===== Material =====
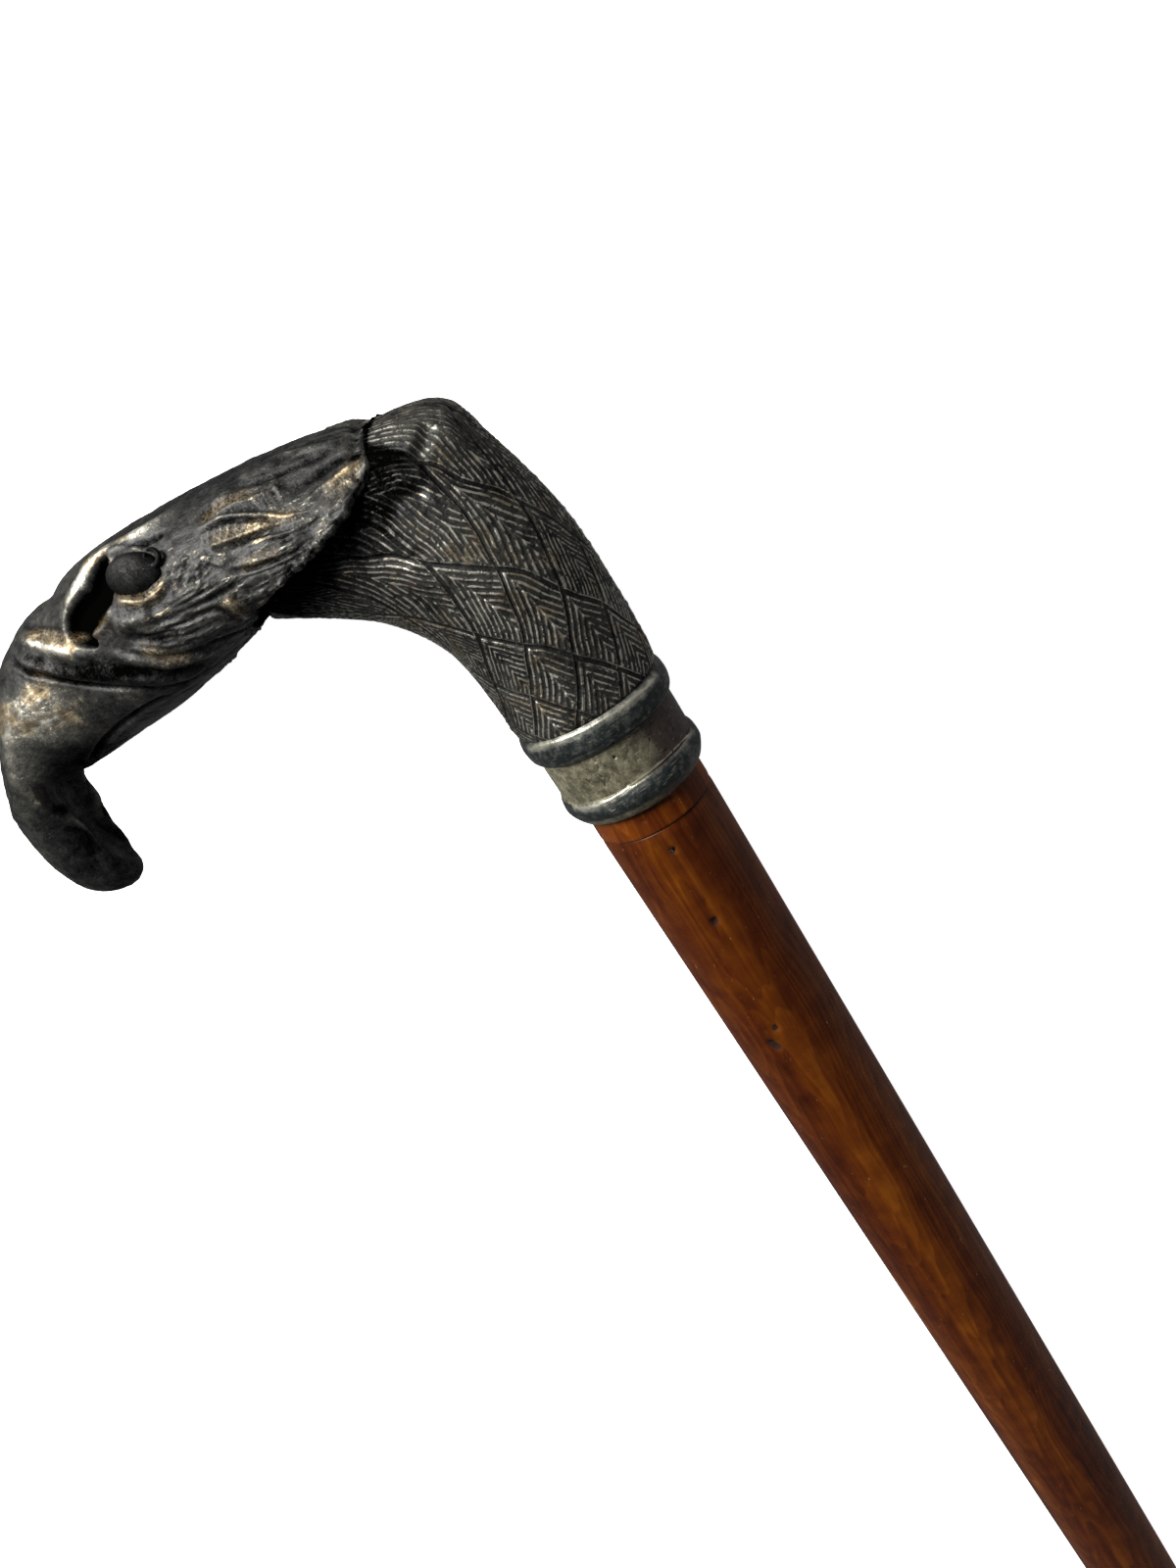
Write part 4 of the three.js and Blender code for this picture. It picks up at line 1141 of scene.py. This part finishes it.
def barbs_between(upper, lower, count, half_width, height, bow=0.0):
    """Short barbs that cross from one guide line to another."""
    upper, lower = resampled(upper, count), resampled(lower, count)
    for k in range(count):
        a, b = upper[k], lower[k]
        middle = (a + b) / 2 + np.array([(b - a)[1], -(b - a)[0]]) * bow
        press(half_width, height * chance.uniform(0.9, 1.8), [a, middle, b], "sharp", 0.2)


# The broad forms of the face, from the brow down to the jaw.
brow_line = [(57, 637), (63, 625), (71, 613), (80.5, 597), (87, 585), (94, 574), (103, 567.5),
             (115, 559.5), (134, 550), (150, 540.5), (166, 529), (182, 519), (194, 513)]
lower_lid = [(114, 607), (126, 611.5), (145, 613), (158, 606), (164.5, 594), (165, 582)]
eye_socket = [(109, 578), (107.5, 590), (114, 602), (128, 608), (145, 609), (158, 602), (163, 590),
              (163, 578)]
for half_width, height, pixels, fade in [
        (1.9, 0.7, brow_line, 0.3),
        (0.9, -0.6, [(107, 575), (118, 566.5), (134, 560), (152, 552), (172, 541)], 0.2),
        (0.95, 0.9, [(107, 574), (116, 566), (131, 561), (148, 559)], 0.2),
        (0.65, -0.3, eye_socket, 0.1),
        (1.4, 0.5, lower_lid, 0.25),
        (0.7, -0.3, [(120, 618), (140, 620), (158, 615), (170, 603), (172, 590)], 0.3),
        (1.5, 0.5, [(116, 618), (106, 630), (98, 641), (93, 650)], 0.2),
        (3.4, 0.6, [(112, 640), (134, 630), (158, 624)], 0.2),
        (2.3, 0.35, [(222, 500), (226, 514)], 0.35),
        (1.4, -0.5, [(200, 535), (208, 525), (219, 514)], 0.4),
        (1.8, 0.7, [(18, 649), (40, 658), (62, 664.5), (86, 667), (102, 661)], 0.25),
        (2.3, 0.75, [(14, 668), (34, 680), (62, 686), (96, 688), (128, 690), (160, 691),
                     (190, 686), (216, 678)], 0.12),
        (0.9, -0.5, [(7, 667), (28, 685), (57, 692), (86, 697.5), (115, 701), (143, 702.5),
                     (172, 701)], 0.2),
        (1.1, 0.45, [(105, 663), (124, 670), (143, 675), (172, 677), (201, 670), (228, 660),
                     (240, 655)], 0.3),
        (1.2, -0.45, [(102, 675), (118, 682), (143, 685), (172, 686), (196, 681), (220, 670)],
         0.3),
        (0.9, -0.5, [(180, 705), (161, 714.5), (142, 726), (122, 741), (107, 755), (99.5, 766),
                     (91, 779)], 0.15),
        (0.7, 0.2, [(203, 694.5), (187, 703), (153, 722), (124, 744), (107, 763)], 0.2),
        (0.8, -0.3, [(22, 638), (44, 642), (66, 646)], 0.3)]:
    press(half_width, height, pixels, fade=fade)
trough = dished(-1.7, [(105, 573), (101, 584), (99, 596), (99, 608), (92, 621), (81, 632),
                       (76, 641), (83, 649), (95, 656)],
                [1.1, 1.4, 2.0, 2.8, 3.1, 2.8, 2.1, 1.4, 0.8])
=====
● **Written problem**
Your task is to print the whole listing again exactly.

● **Completed task**
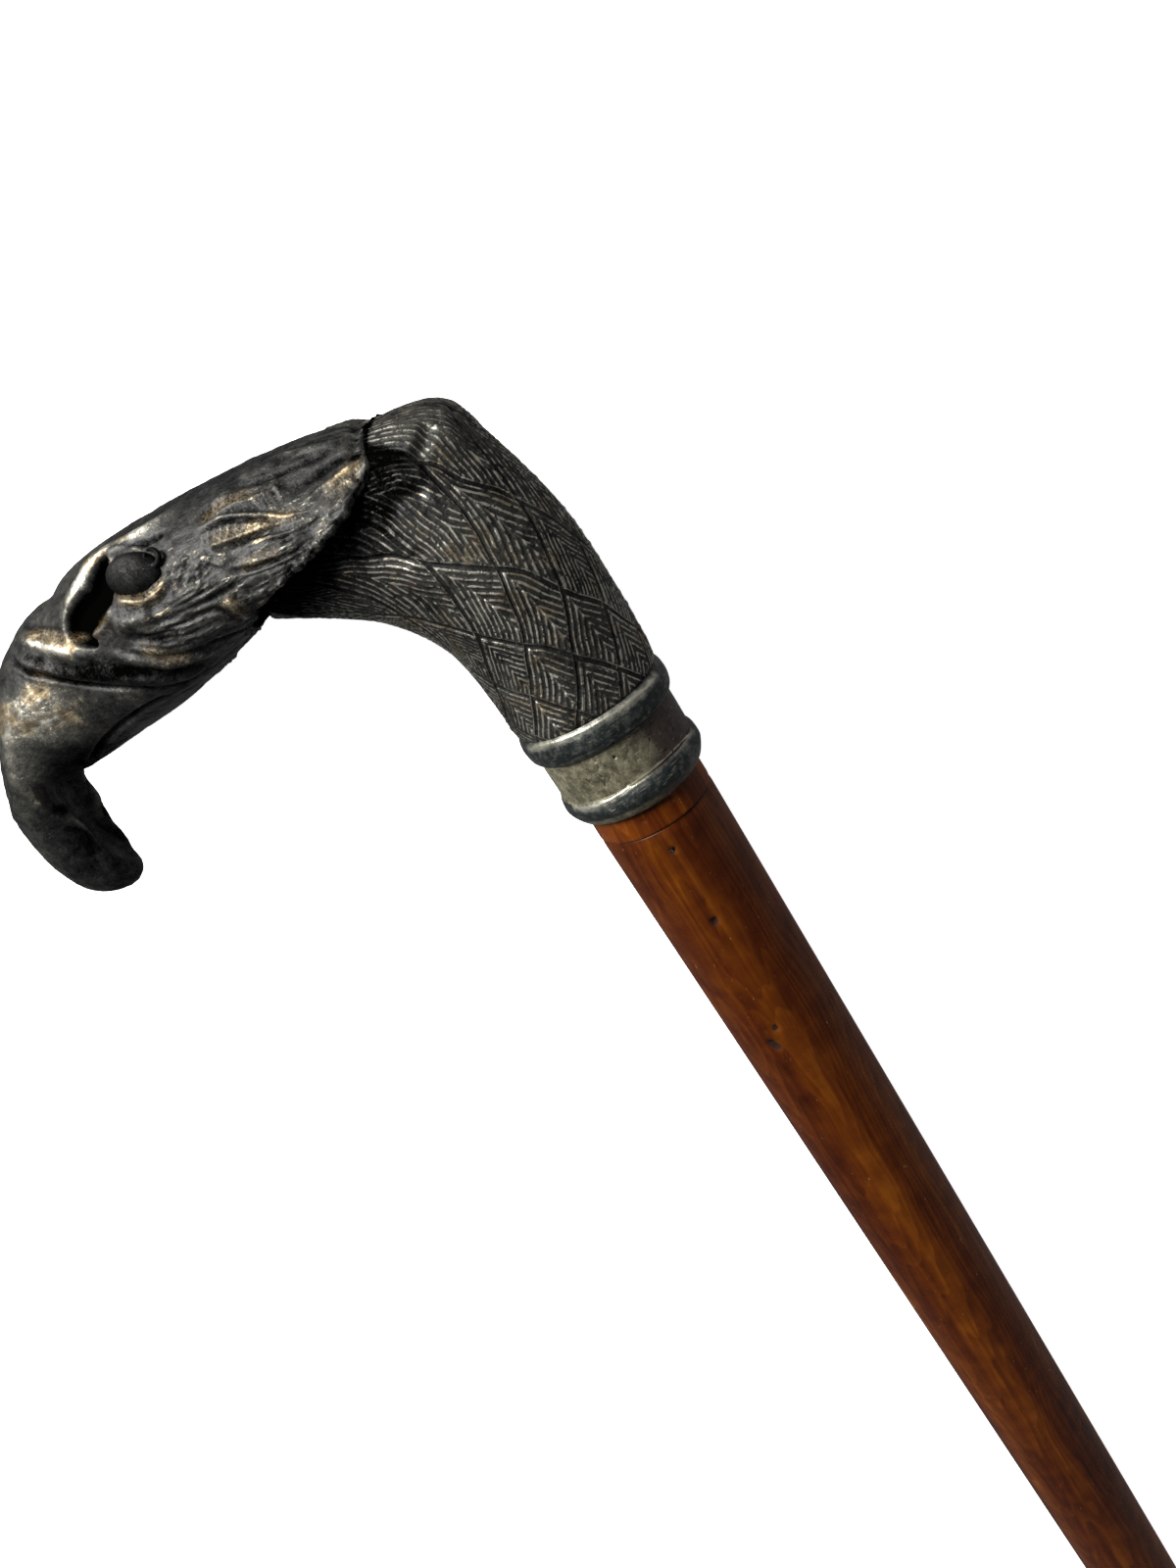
Write part 4 of the three.js and Blender code for this picture. It picks up at line 1141 of scene.py. This part finishes it.
def barbs_between(upper, lower, count, half_width, height, bow=0.0):
    """Short barbs that cross from one guide line to another."""
    upper, lower = resampled(upper, count), resampled(lower, count)
    for k in range(count):
        a, b = upper[k], lower[k]
        middle = (a + b) / 2 + np.array([(b - a)[1], -(b - a)[0]]) * bow
        press(half_width, height * chance.uniform(0.9, 1.8), [a, middle, b], "sharp", 0.2)


# The broad forms of the face, from the brow down to the jaw.
brow_line = [(57, 637), (63, 625), (71, 613), (80.5, 597), (87, 585), (94, 574), (103, 567.5),
             (115, 559.5), (134, 550), (150, 540.5), (166, 529), (182, 519), (194, 513)]
lower_lid = [(114, 607), (126, 611.5), (145, 613), (158, 606), (164.5, 594), (165, 582)]
eye_socket = [(109, 578), (107.5, 590), (114, 602), (128, 608), (145, 609), (158, 602), (163, 590),
              (163, 578)]
for half_width, height, pixels, fade in [
        (1.9, 0.7, brow_line, 0.3),
        (0.9, -0.6, [(107, 575), (118, 566.5), (134, 560), (152, 552), (172, 541)], 0.2),
        (0.95, 0.9, [(107, 574), (116, 566), (131, 561), (148, 559)], 0.2),
        (0.65, -0.3, eye_socket, 0.1),
        (1.4, 0.5, lower_lid, 0.25),
        (0.7, -0.3, [(120, 618), (140, 620), (158, 615), (170, 603), (172, 590)], 0.3),
        (1.5, 0.5, [(116, 618), (106, 630), (98, 641), (93, 650)], 0.2),
        (3.4, 0.6, [(112, 640), (134, 630), (158, 624)], 0.2),
        (2.3, 0.35, [(222, 500), (226, 514)], 0.35),
        (1.4, -0.5, [(200, 535), (208, 525), (219, 514)], 0.4),
        (1.8, 0.7, [(18, 649), (40, 658), (62, 664.5), (86, 667), (102, 661)], 0.25),
        (2.3, 0.75, [(14, 668), (34, 680), (62, 686), (96, 688), (128, 690), (160, 691),
                     (190, 686), (216, 678)], 0.12),
        (0.9, -0.5, [(7, 667), (28, 685), (57, 692), (86, 697.5), (115, 701), (143, 702.5),
                     (172, 701)], 0.2),
        (1.1, 0.45, [(105, 663), (124, 670), (143, 675), (172, 677), (201, 670), (228, 660),
                     (240, 655)], 0.3),
        (1.2, -0.45, [(102, 675), (118, 682), (143, 685), (172, 686), (196, 681), (220, 670)],
         0.3),
        (0.9, -0.5, [(180, 705), (161, 714.5), (142, 726), (122, 741), (107, 755), (99.5, 766),
                     (91, 779)], 0.15),
        (0.7, 0.2, [(203, 694.5), (187, 703), (153, 722), (124, 744), (107, 763)], 0.2),
        (0.8, -0.3, [(22, 638), (44, 642), (66, 646)], 0.3)]:
    press(half_width, height, pixels, fade=fade)
trough = dished(-1.7, [(105, 573), (101, 584), (99, 596), (99, 608), (92, 621), (81, 632),
                       (76, 641), (83, 649), (95, 656)],
                [1.1, 1.4, 2.0, 2.8, 3.1, 2.8, 2.1, 1.4, 0.8])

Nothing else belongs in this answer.